## WHAT THIS TASK INVOLVES:
Copy out each line exactly as it appears.

- - - -

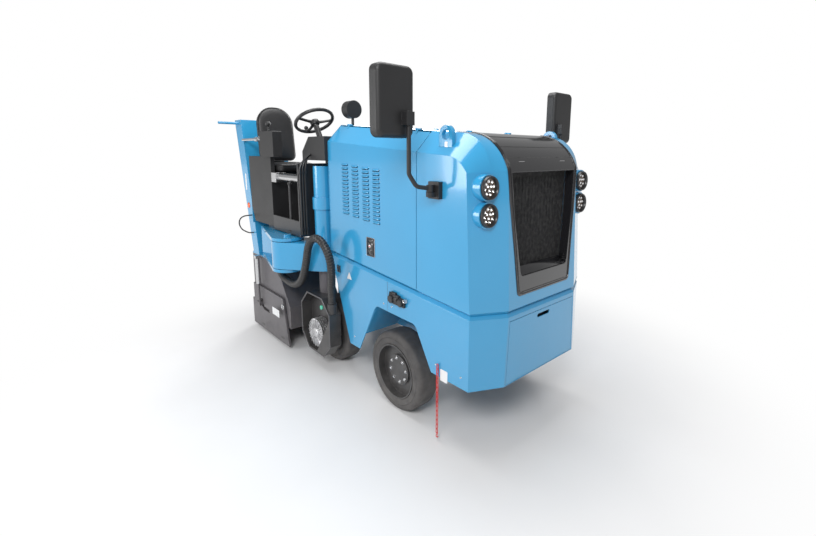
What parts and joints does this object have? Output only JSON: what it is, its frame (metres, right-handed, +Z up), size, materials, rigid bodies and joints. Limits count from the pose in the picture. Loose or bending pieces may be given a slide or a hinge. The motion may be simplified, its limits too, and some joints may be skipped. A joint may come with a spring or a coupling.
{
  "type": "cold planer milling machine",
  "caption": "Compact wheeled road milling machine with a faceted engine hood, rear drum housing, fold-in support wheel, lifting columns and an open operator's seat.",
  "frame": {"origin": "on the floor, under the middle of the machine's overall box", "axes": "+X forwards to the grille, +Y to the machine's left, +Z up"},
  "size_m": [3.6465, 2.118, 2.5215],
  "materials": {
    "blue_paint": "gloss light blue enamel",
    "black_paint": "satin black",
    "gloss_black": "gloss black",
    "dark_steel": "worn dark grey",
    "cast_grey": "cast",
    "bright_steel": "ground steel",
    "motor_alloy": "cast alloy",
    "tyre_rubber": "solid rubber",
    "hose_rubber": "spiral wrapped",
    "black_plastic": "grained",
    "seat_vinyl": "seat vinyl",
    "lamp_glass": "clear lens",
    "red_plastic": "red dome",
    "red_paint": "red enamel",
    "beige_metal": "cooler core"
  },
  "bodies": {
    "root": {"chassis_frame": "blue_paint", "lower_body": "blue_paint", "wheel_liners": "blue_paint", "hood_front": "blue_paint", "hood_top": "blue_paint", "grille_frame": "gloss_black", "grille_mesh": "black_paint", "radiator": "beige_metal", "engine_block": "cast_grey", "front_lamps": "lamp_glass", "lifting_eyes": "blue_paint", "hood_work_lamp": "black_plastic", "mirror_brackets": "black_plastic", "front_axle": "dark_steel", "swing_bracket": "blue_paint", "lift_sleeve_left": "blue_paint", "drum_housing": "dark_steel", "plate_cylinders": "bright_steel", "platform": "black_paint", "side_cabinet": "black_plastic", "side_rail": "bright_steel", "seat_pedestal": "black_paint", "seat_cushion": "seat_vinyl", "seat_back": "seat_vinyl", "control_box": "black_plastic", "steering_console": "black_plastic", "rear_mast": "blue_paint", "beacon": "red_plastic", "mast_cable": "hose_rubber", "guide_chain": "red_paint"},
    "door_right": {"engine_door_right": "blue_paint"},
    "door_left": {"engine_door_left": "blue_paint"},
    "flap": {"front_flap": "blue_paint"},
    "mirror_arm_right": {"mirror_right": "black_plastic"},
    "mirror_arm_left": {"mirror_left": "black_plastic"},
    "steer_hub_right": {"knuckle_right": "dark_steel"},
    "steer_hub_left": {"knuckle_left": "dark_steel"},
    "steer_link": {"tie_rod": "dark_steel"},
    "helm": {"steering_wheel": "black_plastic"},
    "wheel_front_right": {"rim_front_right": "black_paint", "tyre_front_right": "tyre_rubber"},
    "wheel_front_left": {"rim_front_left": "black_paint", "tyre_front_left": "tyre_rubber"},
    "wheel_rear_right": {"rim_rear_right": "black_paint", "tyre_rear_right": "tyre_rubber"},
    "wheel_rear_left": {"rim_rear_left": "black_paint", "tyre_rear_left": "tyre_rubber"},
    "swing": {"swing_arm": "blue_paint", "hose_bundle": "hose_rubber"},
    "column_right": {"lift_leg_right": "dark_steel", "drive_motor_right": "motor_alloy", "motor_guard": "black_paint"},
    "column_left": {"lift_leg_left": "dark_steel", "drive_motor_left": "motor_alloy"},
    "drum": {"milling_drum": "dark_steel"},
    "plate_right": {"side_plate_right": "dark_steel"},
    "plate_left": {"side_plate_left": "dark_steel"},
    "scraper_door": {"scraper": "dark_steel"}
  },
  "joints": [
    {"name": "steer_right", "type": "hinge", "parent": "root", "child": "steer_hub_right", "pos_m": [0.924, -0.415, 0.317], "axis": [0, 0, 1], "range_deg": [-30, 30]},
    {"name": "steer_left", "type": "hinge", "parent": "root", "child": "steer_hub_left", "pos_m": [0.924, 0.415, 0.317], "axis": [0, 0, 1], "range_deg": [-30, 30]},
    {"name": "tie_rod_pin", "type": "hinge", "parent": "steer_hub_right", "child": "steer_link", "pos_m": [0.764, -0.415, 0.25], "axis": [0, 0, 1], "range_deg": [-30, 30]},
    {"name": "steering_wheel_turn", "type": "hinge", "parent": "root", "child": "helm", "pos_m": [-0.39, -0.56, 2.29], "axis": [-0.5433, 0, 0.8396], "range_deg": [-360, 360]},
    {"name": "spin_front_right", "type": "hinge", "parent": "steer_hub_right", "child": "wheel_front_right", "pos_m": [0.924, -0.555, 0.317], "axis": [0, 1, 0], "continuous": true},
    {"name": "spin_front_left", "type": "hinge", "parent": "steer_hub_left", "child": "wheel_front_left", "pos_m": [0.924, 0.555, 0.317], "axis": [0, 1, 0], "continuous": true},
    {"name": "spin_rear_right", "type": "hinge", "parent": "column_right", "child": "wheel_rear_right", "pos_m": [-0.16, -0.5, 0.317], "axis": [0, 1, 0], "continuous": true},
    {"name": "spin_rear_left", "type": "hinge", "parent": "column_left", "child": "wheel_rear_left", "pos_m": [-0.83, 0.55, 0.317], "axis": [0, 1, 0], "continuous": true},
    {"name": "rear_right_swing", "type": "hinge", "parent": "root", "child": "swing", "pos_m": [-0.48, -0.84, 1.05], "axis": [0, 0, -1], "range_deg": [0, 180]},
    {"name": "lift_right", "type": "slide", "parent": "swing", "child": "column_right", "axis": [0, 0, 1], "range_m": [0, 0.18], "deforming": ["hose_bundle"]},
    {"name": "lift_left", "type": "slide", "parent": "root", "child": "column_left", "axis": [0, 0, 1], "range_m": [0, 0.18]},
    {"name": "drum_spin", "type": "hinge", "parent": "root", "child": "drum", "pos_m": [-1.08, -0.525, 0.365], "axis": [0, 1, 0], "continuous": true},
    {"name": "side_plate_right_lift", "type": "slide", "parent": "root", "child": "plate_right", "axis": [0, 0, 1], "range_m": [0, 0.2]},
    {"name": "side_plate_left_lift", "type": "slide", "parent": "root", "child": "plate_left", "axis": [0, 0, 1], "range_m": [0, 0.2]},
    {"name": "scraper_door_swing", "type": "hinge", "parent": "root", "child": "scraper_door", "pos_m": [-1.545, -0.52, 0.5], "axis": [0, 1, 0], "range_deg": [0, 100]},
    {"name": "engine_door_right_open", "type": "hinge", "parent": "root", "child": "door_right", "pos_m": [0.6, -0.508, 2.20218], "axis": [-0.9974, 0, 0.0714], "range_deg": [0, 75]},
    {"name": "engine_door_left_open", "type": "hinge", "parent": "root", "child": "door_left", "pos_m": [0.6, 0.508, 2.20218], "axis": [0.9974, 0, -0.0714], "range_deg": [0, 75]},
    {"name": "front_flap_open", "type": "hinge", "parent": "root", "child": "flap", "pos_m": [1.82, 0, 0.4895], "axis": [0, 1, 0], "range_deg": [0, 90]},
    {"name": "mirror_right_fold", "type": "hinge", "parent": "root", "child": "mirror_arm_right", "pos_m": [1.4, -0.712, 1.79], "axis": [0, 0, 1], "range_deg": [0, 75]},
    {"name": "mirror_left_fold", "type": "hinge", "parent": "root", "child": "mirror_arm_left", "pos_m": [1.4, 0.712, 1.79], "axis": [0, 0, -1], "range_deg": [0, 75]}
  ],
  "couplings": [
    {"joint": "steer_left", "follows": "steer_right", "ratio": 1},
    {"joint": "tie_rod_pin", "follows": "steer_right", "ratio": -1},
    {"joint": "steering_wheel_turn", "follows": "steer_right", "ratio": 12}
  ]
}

- - - -

## EXERCISE SOLUTION:
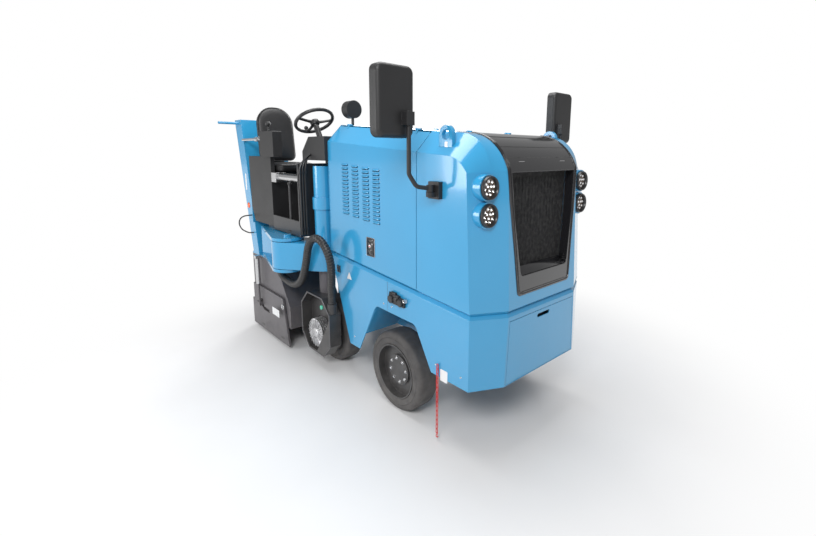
What parts and joints does this object have? Output only JSON: what it is, its frame (metres, right-handed, +Z up), size, materials, rigid bodies and joints. Limits count from the pose in the picture. Loose or bending pieces may be given a slide or a hinge. The motion may be simplified, its limits too, and some joints may be skipped. A joint may come with a spring or a coupling.
{
  "type": "cold planer milling machine",
  "caption": "Compact wheeled road milling machine with a faceted engine hood, rear drum housing, fold-in support wheel, lifting columns and an open operator's seat.",
  "frame": {"origin": "on the floor, under the middle of the machine's overall box", "axes": "+X forwards to the grille, +Y to the machine's left, +Z up"},
  "size_m": [3.6465, 2.118, 2.5215],
  "materials": {
    "blue_paint": "gloss light blue enamel",
    "black_paint": "satin black",
    "gloss_black": "gloss black",
    "dark_steel": "worn dark grey",
    "cast_grey": "cast",
    "bright_steel": "ground steel",
    "motor_alloy": "cast alloy",
    "tyre_rubber": "solid rubber",
    "hose_rubber": "spiral wrapped",
    "black_plastic": "grained",
    "seat_vinyl": "seat vinyl",
    "lamp_glass": "clear lens",
    "red_plastic": "red dome",
    "red_paint": "red enamel",
    "beige_metal": "cooler core"
  },
  "bodies": {
    "root": {"chassis_frame": "blue_paint", "lower_body": "blue_paint", "wheel_liners": "blue_paint", "hood_front": "blue_paint", "hood_top": "blue_paint", "grille_frame": "gloss_black", "grille_mesh": "black_paint", "radiator": "beige_metal", "engine_block": "cast_grey", "front_lamps": "lamp_glass", "lifting_eyes": "blue_paint", "hood_work_lamp": "black_plastic", "mirror_brackets": "black_plastic", "front_axle": "dark_steel", "swing_bracket": "blue_paint", "lift_sleeve_left": "blue_paint", "drum_housing": "dark_steel", "plate_cylinders": "bright_steel", "platform": "black_paint", "side_cabinet": "black_plastic", "side_rail": "bright_steel", "seat_pedestal": "black_paint", "seat_cushion": "seat_vinyl", "seat_back": "seat_vinyl", "control_box": "black_plastic", "steering_console": "black_plastic", "rear_mast": "blue_paint", "beacon": "red_plastic", "mast_cable": "hose_rubber", "guide_chain": "red_paint"},
    "door_right": {"engine_door_right": "blue_paint"},
    "door_left": {"engine_door_left": "blue_paint"},
    "flap": {"front_flap": "blue_paint"},
    "mirror_arm_right": {"mirror_right": "black_plastic"},
    "mirror_arm_left": {"mirror_left": "black_plastic"},
    "steer_hub_right": {"knuckle_right": "dark_steel"},
    "steer_hub_left": {"knuckle_left": "dark_steel"},
    "steer_link": {"tie_rod": "dark_steel"},
    "helm": {"steering_wheel": "black_plastic"},
    "wheel_front_right": {"rim_front_right": "black_paint", "tyre_front_right": "tyre_rubber"},
    "wheel_front_left": {"rim_front_left": "black_paint", "tyre_front_left": "tyre_rubber"},
    "wheel_rear_right": {"rim_rear_right": "black_paint", "tyre_rear_right": "tyre_rubber"},
    "wheel_rear_left": {"rim_rear_left": "black_paint", "tyre_rear_left": "tyre_rubber"},
    "swing": {"swing_arm": "blue_paint", "hose_bundle": "hose_rubber"},
    "column_right": {"lift_leg_right": "dark_steel", "drive_motor_right": "motor_alloy", "motor_guard": "black_paint"},
    "column_left": {"lift_leg_left": "dark_steel", "drive_motor_left": "motor_alloy"},
    "drum": {"milling_drum": "dark_steel"},
    "plate_right": {"side_plate_right": "dark_steel"},
    "plate_left": {"side_plate_left": "dark_steel"},
    "scraper_door": {"scraper": "dark_steel"}
  },
  "joints": [
    {"name": "steer_right", "type": "hinge", "parent": "root", "child": "steer_hub_right", "pos_m": [0.924, -0.415, 0.317], "axis": [0, 0, 1], "range_deg": [-30, 30]},
    {"name": "steer_left", "type": "hinge", "parent": "root", "child": "steer_hub_left", "pos_m": [0.924, 0.415, 0.317], "axis": [0, 0, 1], "range_deg": [-30, 30]},
    {"name": "tie_rod_pin", "type": "hinge", "parent": "steer_hub_right", "child": "steer_link", "pos_m": [0.764, -0.415, 0.25], "axis": [0, 0, 1], "range_deg": [-30, 30]},
    {"name": "steering_wheel_turn", "type": "hinge", "parent": "root", "child": "helm", "pos_m": [-0.39, -0.56, 2.29], "axis": [-0.5433, 0, 0.8396], "range_deg": [-360, 360]},
    {"name": "spin_front_right", "type": "hinge", "parent": "steer_hub_right", "child": "wheel_front_right", "pos_m": [0.924, -0.555, 0.317], "axis": [0, 1, 0], "continuous": true},
    {"name": "spin_front_left", "type": "hinge", "parent": "steer_hub_left", "child": "wheel_front_left", "pos_m": [0.924, 0.555, 0.317], "axis": [0, 1, 0], "continuous": true},
    {"name": "spin_rear_right", "type": "hinge", "parent": "column_right", "child": "wheel_rear_right", "pos_m": [-0.16, -0.5, 0.317], "axis": [0, 1, 0], "continuous": true},
    {"name": "spin_rear_left", "type": "hinge", "parent": "column_left", "child": "wheel_rear_left", "pos_m": [-0.83, 0.55, 0.317], "axis": [0, 1, 0], "continuous": true},
    {"name": "rear_right_swing", "type": "hinge", "parent": "root", "child": "swing", "pos_m": [-0.48, -0.84, 1.05], "axis": [0, 0, -1], "range_deg": [0, 180]},
    {"name": "lift_right", "type": "slide", "parent": "swing", "child": "column_right", "axis": [0, 0, 1], "range_m": [0, 0.18], "deforming": ["hose_bundle"]},
    {"name": "lift_left", "type": "slide", "parent": "root", "child": "column_left", "axis": [0, 0, 1], "range_m": [0, 0.18]},
    {"name": "drum_spin", "type": "hinge", "parent": "root", "child": "drum", "pos_m": [-1.08, -0.525, 0.365], "axis": [0, 1, 0], "continuous": true},
    {"name": "side_plate_right_lift", "type": "slide", "parent": "root", "child": "plate_right", "axis": [0, 0, 1], "range_m": [0, 0.2]},
    {"name": "side_plate_left_lift", "type": "slide", "parent": "root", "child": "plate_left", "axis": [0, 0, 1], "range_m": [0, 0.2]},
    {"name": "scraper_door_swing", "type": "hinge", "parent": "root", "child": "scraper_door", "pos_m": [-1.545, -0.52, 0.5], "axis": [0, 1, 0], "range_deg": [0, 100]},
    {"name": "engine_door_right_open", "type": "hinge", "parent": "root", "child": "door_right", "pos_m": [0.6, -0.508, 2.20218], "axis": [-0.9974, 0, 0.0714], "range_deg": [0, 75]},
    {"name": "engine_door_left_open", "type": "hinge", "parent": "root", "child": "door_left", "pos_m": [0.6, 0.508, 2.20218], "axis": [0.9974, 0, -0.0714], "range_deg": [0, 75]},
    {"name": "front_flap_open", "type": "hinge", "parent": "root", "child": "flap", "pos_m": [1.82, 0, 0.4895], "axis": [0, 1, 0], "range_deg": [0, 90]},
    {"name": "mirror_right_fold", "type": "hinge", "parent": "root", "child": "mirror_arm_right", "pos_m": [1.4, -0.712, 1.79], "axis": [0, 0, 1], "range_deg": [0, 75]},
    {"name": "mirror_left_fold", "type": "hinge", "parent": "root", "child": "mirror_arm_left", "pos_m": [1.4, 0.712, 1.79], "axis": [0, 0, -1], "range_deg": [0, 75]}
  ],
  "couplings": [
    {"joint": "steer_left", "follows": "steer_right", "ratio": 1},
    {"joint": "tie_rod_pin", "follows": "steer_right", "ratio": -1},
    {"joint": "steering_wheel_turn", "follows": "steer_right", "ratio": 12}
  ]
}